Без малого три месяца в Новом музее проходила выставка "Беспутные праведники" художников, собравшихся в 50-е годы прошлого века в самостийное объединение, названное ими "Орден нищенствующих живописцев им.св.Луки". Позднее искусствоведы назовут их художниками Арефьевского круга. Перед закрытием выставки непосредственно в силовом поле этого бескомпромиссного искусства состоялся вечер поэзии Олега Охапкина, не столько потому, что он был в творческом общении и с Александром Арефьевым и с Владимиром Шагиным, но главное потому, что по духу Олег Охапкин принадлежал к этому ордену, как и его старший современник вдохновитель этого круга художников (рано ушедший из жизни) петербургский поэт Роальд Мандельштам.
"Орден нищенствующих живописцев", или по другой версии – "Орден непродающихся живописцев" явление исключительно петербургское как и поэзия Охапкина и по рождению и по бытованию. Нигде в России нет лучшего места для художника: щемящего, утончённого, лишённого житейской пошлости. Хлебом насущным здесь было и остаётся мерцающее бытие культуры, в сердцевине которой сохраняется нравственная твердь. За последние 20 лет утратилось такое понимание культуры (как быстро...), но оно явственно проявилось и в этих картинах и поэзии. Оказалось, что можно быть искренним, неожиданным, актуальным и в традиционных жанрах. Вопрос лишь в цене, заплаченный художниками за откровение образа.
Лишь малая доля иронии содержится в самоназвании этого неформальном объединения художников. Олег Охапкин с присущей ему громкой весёлостью радостно к ним присоединился бы. По сути же оказалось, что орденские обеды они дали всерьез: нестяжания, послушания и целомудрия (в смысле цельной, неделимой мудрости). Они прожили жизнь в полной нищете, чтобы остаться свободными в искусстве. Общество буквально лишило их куска хлеба. Мало что изменилось для их искусства и теперь (когда в живых остался один В.Громов): в господствующей конъюнктуре и пошлости постсоветского времени нет места искренности и высокой (иногда светлой) печали, которые отличают их произведения, рождённые настоящей жертвенностью.
К своему искусству они, при всей весёлости богемной жизни, относились как к послушанию, данному им Творцом.
Фотохудожник Валентин Самарин: "В стихах Олега Охапкина было то, на чём мы все держались, художники, поэты. У каждого была своя песня, тайна, с которой каждый пришёл. Его тайна удивительна – это то, что я называю второй реальностью.

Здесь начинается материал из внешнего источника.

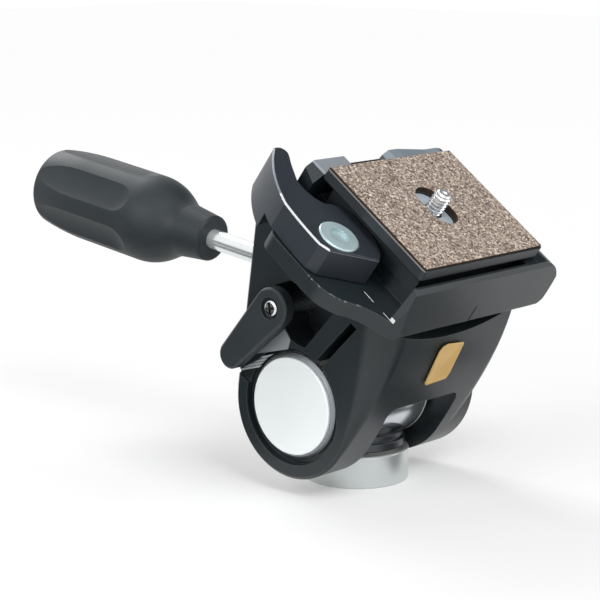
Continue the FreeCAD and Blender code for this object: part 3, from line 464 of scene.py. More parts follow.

Энергия, на которой держится и всё человечество".
Поэт Пётр Брандт: "Олег всегда отдавал себе отчёт в том, что наши предки передали нам великую святыню – русскую литературу".
Кинорежиссёр и поэт Максим Якубсон: "Поэзия Олега Охапкина уникальна тем, что в ней почти нет игры, артистического жеста. Удивительно и непостижимо явление его поэтической речи вместо стихосложения".
На вечере друзья и почитатели поэта читали его стихи, увы, с листа. А ведь в семидесятые они были в Петербурге на слуху. Звучат они свежо и актуально. Энергия этих текстов завораживает:
ВЕСТИ ИЗ ЛЕСА
Но не волк я по крови своей.
О.M.
Волк из последних заматеревших волков
Вою ночами без промедления, чуть слуха
Слово коснется, xоть не волчье по крови. Таков
Cтал мой уклад, истонченная оторопь нюха.
Чую по-волчьи, не по-людски тишину.
Ангелов нет в ней и невозможны по нашим
Безвременам, этим тусклым глазам на луну.
Воем ночами, и утром под дудочку пляшем.
Волки ли, волки ли?.. В тишине гробовой
Слух человечий остановился на взводе.
Тишь над страною, нечеловеческий вой.
Тише ты, муза! Не лира нужна в безысходе.
Связки нужны извлечение хрипа из слёз,
Перестрадавший, перезаверченный хохот,
Хрип-говорок, чтобы смысл в нас не то что бы мёрз-
Стыл, нагреваясь на распродаже, как похоть.
Рифмопродажа, окостенелая вязь,
Ложь худосочная, небывальщины невзрачь
Призраки бреда, кровосмешения грязь
Вот наш пароль, наша нищая мелочь.
Муза, беги! Я не волк, но и волк оттого.
Лиру расстроив, я какофонию леса
Нюхом в молчании определил. Итого:
Нет для меня гонорара, и нет интереса.